Nitish Kumar decision to embrace BJP: ‘Deeply pained’ Sharad Yadav meeting Opposition leaders, likely to speak out soon

Nitish had resigned as chief minister on July 26, and taken oath with the BJP as ally the following morning. He won a trust vote in the Bihar assembly on July 29.

Written by Anand Mishra | New Delhi | Updated: July 31, 2017 1:06:39 pm
nitish kumar, jdu bjp alliance, bihar government, bihar nitish kumar, lalu prasad yadav, sharad yadav, bihar grand alliance, india news JDU leader Sharad Yadav. (File)

Senior JD(U) leader Sharad Yadav, upset with Bihar Chief Minister Nitish Kumar’s decision to snap ties with the opposition grand alliance and form a government with the BJP, is set to voice his dissent in a day or two. Yadav’s anger could have a bearing on the JD(U)’s position in Rajya Sabha, where the party has 10 members, led by Yadav. Two of these members, Ali Anwar Ansari and M P Veerendra Kumar, have already hit out at Nitish. Sources said that Yadav, who was replaced by Nitish as JD(U) president last October, is “totally against” the decision to align with the BJP. Nitish had resigned as chief minister on July 26, and taken oath with the BJP as ally the following morning. He won a trust vote in the Bihar assembly on July 29.

Yadav is yet to publicly speak on the developments in Bihar. But he has been meeting many opposition leaders, as well as JD(U) leaders from states like Kerala, Gujarat and Madhya Pradesh. He is learnt to have conveyed to these leaders that he is “deeply pained” at Nitish’s decision at a time when Opposition unity was needed the most.

Among those who met Yadav at his residence on Sunday were CPI leader D Raja and RLD chief Ajit Singh. Ghulam Nabi Azad of the Congress and CPI(M) general secretary Sitaram Yechury had met him on Friday. NCP’s Tariq Anwar too has met Yadav.

Samajwadi Party patriarch Mulayam Singh Yadav, who is also a relative of RJD chief Lalu Prasad’s, spoke to Yadav after Lalu appealed to him to join the battle against the BJP, referring to him as “our leader Sharad Yadav”. Mulayam’s son and former UP chief minister Akhilesh Yadav too spoke to Yadav by phone. SP Rajya Sabha member Naresh Agrawal is expected to meet Yadav soon.

Hira Singh Markam of Gondwana Ganatantra Party from Madhya Pradesh also called on Yadav. Seven-time JD(U) MLA from Gujarat, Chhotu Bhai Vasava, too, has backed Yadav against Nitish.

Yadav has not been swayed by efforts at mollification from senior BJP leader Arun Jaitley and the BJP’s Bihar in-charge Bhupender Yadav.

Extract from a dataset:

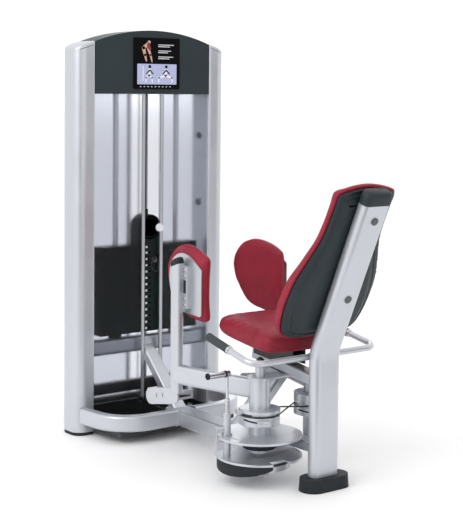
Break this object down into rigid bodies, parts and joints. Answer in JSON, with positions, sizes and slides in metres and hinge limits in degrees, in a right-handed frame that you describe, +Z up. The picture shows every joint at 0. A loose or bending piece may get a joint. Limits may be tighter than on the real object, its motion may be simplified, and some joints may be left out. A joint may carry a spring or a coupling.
{
  "type": "hip abductor machine",
  "caption": "Seated hip abductor machine: padded seat and backrest, two swinging arms with thigh pads, and a weight-stack tower that the arms lift.",
  "frame": {"origin": "middle of the footprint's bounding box, on the floor", "axes": "+Z up, +X to the seated user's right, +Y the way the user faces, towards the weight tower"},
  "size_m": [0.808, 1.6376, 1.8],
  "materials": {
    "silver_paint": "satin",
    "black_paint": "satin",
    "slate_plastic": "fine grain",
    "placard_film": "satin",
    "clear_plastic": "frosted",
    "plug_plastic": "matte",
    "black_iron": "painted",
    "bright_steel": "polished",
    "rubber": "matte",
    "cable_jacket": "smooth",
    "pin_plastic": "gloss",
    "red_vinyl": "fine grain"
  },
  "bodies": {
    "frame": {"left_column": "silver_paint", "right_column": "silver_paint", "column_caps": "silver_paint", "column_feet": "rubber", "top_cover": "slate_plastic", "front_panel": "slate_plastic", "rear_panel": "slate_plastic", "placard": "placard_film", "stack_shields": "clear_plastic", "lower_cross_tube": "silver_paint", "tower_cross_tubes": "black_paint", "guide_rods": "bright_steel", "stack_bumpers": "rubber", "base_pan": "black_paint", "frame_plugs": "plug_plastic", "resting_weights": "black_iron", "pulley_mounts": "bright_steel", "drive_cable": "cable_jacket", "rear_upright": "silver_paint", "upright_boot": "rubber", "upright_cap": "rubber", "main_beam": "silver_paint", "base_tubes": "silver_paint", "diagonal_brace": "silver_paint", "seat_strut": "silver_paint", "seat_beam": "silver_paint", "lower_frame_tube": "silver_paint", "upper_pivot_bridge": "silver_paint", "pivot_shafts": "bright_steel", "seat_cushion": "red_vinyl", "seat_pan": "black_paint", "back_shell": "slate_plastic", "back_pad": "red_vinyl", "handlebar": "silver_paint", "handlebar_grips": "rubber", "coupling_cable": "cable_jacket"},
    "lifted_stack": {"lifted_weights": "black_iron", "head_plate": "black_iron", "selector_stem": "bright_steel", "addon_weight": "black_iron", "stack_cable": "cable_jacket"},
    "selector_pin": {"selector_pin": "pin_plastic"},
    "addon_knob": {"addon_knob": "bright_steel"},
    "top_pulley": {"top_pulley": "plug_plastic"},
    "bottom_pulley": {"bottom_pulley": "plug_plastic"},
    "idler_pulley": {"idler_pulley": "plug_plastic"},
    "drive_cam": {"drive_cam": "silver_paint", "plunger_housing": "silver_paint"},
    "plunger": {"plunger_rod": "bright_steel"},
    "left_arm": {"left_hub": "silver_paint", "selector_disc": "silver_paint", "left_arm": "silver_paint", "left_backing_plate": "silver_paint", "left_pad": "red_vinyl", "left_footrest": "silver_paint"},
    "right_arm": {"right_hub": "silver_paint", "right_arm": "silver_paint", "right_backing_plate": "silver_paint", "right_pad": "red_vinyl", "right_footrest": "silver_paint"}
  },
  "joints": [
    {"name": "left_arm_swing", "type": "hinge", "parent": "frame", "child": "left_arm", "pos_m": [-0.14, -0.28422, 0.345], "axis": [0, 0, 1], "range_deg": [0, 50]},
    {"name": "right_arm_swing", "type": "hinge", "parent": "frame", "child": "right_arm", "pos_m": [0.14, -0.28422, 0.345], "axis": [0, 0, 1], "range_deg": [-50, 0]},
    {"name": "drive_cam_turn", "type": "hinge", "parent": "frame", "child": "drive_cam", "pos_m": [-0.14, -0.28422, 0.088], "axis": [0, 0, 1], "range_deg": [0, 50]},
    {"name": "stack_lift", "type": "slide", "parent": "frame", "child": "lifted_stack", "axis": [0, 0, 1], "range_m": [0, 0.105], "deforming": ["stack_cable"]},
    {"name": "top_pulley_spin", "type": "hinge", "parent": "frame", "child": "top_pulley", "pos_m": [0, 0.77078, 1.565], "axis": [1, 0, 0], "range_deg": [-201, 0]},
    {"name": "bottom_pulley_spin", "type": "hinge", "parent": "frame", "child": "bottom_pulley", "pos_m": [0, 0.77078, 0.118], "axis": [1, 0, 0], "range_deg": [-201, 0]},
    {"name": "idler_pulley_spin", "type": "hinge", "parent": "frame", "child": "idler_pulley", "pos_m": [-0.03, -0.13422, 0.088], "axis": [0, 0, 1], "range_deg": [-201, 0]},
    {"name": "start_plunger_lift", "type": "slide", "parent": "drive_cam", "child": "plunger", "axis": [0, 0, 1], "range_m": [0, 0.02], "stiffness_N_per_m": 900, "springref_m": -0.012},
    {"name": "selector_pin_pull", "type": "slide", "parent": "lifted_stack", "child": "selector_pin", "axis": [0, -1, 0], "range_m": [0, 0.06]},
    {"name": "addon_knob_turn", "type": "hinge", "parent": "lifted_stack", "child": "addon_knob", "pos_m": [0.035, 0.67578, 0.905], "axis": [0, -1, 0], "range_deg": [0, 90]}
  ],
  "couplings": [
    {"joint": "right_arm_swing", "follows": "left_arm_swing", "ratio": -1},
    {"joint": "drive_cam_turn", "follows": "left_arm_swing", "ratio": 1},
    {"joint": "stack_lift", "follows": "left_arm_swing", "m_per_rad": 0.12},
    {"joint": "top_pulley_spin", "follows": "left_arm_swing", "ratio": -4},
    {"joint": "bottom_pulley_spin", "follows": "left_arm_swing", "ratio": -4},
    {"joint": "idler_pulley_spin", "follows": "left_arm_swing", "ratio": -4}
  ]
}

The BJP is learnt to be willing to offer a cabinet berth to Yadav. Some BJP leaders were in touch with Yadav on Sunday, too.

Bihar is the only state in which the JD(U) has a substantial presence. It has a minor presence in states like Madhya Pradesh, Gujarat, Kerala and UP. The entire lot of JD(U) MLAs in Bihar voted for Nitish in the trust vote. Nitish has spoken to Yadav after July 26, but has failed to break the ice.

Meanwhile, JD(U) general secretary K C Tyagi said that the party national executive in Patna next month would provide a chance to all leaders to express their views. “Sharadji is the founder president of JD(U). He is the most senior leader of the party. He has been invited with utmost respect to attend the event,” Tyagi told The Indian Express.

Another leader, speaking on the condition of anonymity, said, “Sharadji will attend the national executive meeting on August 19 and express his reservations.”

Sources close to Nitish Kumar said Yadav was unlikely to do “something that damages the party, such as breaking the party”, and expressed the hope that he would come around. Another source said party representatives from 20 states would write a letter addressed to both Yadav and Nitish. There is a view in a section of the party that Nitish took a “hurried” decision unlike in 2013, when he had walked out of the NDA only after detailed deliberations.

On Sunday, Yadav targeted the government on Twitter. “Neither black money slashed abroad returned, one of [the] main slogans of [the] ruling party nor anyone caught out of those named in Panama papers,” he said. Earlier, on June 29, he had tweeted: “Although Govt collects number of cesses in [the] name of different services from public, yet don’t see any improvement in any area in [the] country”

On July 28: “Ultimately our PSUs are used for any social cause like Govt plans to rescue stranded assets in power sector but PSUs disinvested heartlessly.” On July 27, Yadav had hit out at the central government’s crop insurance scheme. “Amongst others Fasal Bima Yojana is another unsuccessful scheme of [the] Govt through which only private insurance companies being benefitted. Fasal Bima Yojana is big failure as farmers are not aware about insurers but premium deducted from their loans, benefit goes to only insurers,” he said in two tweets.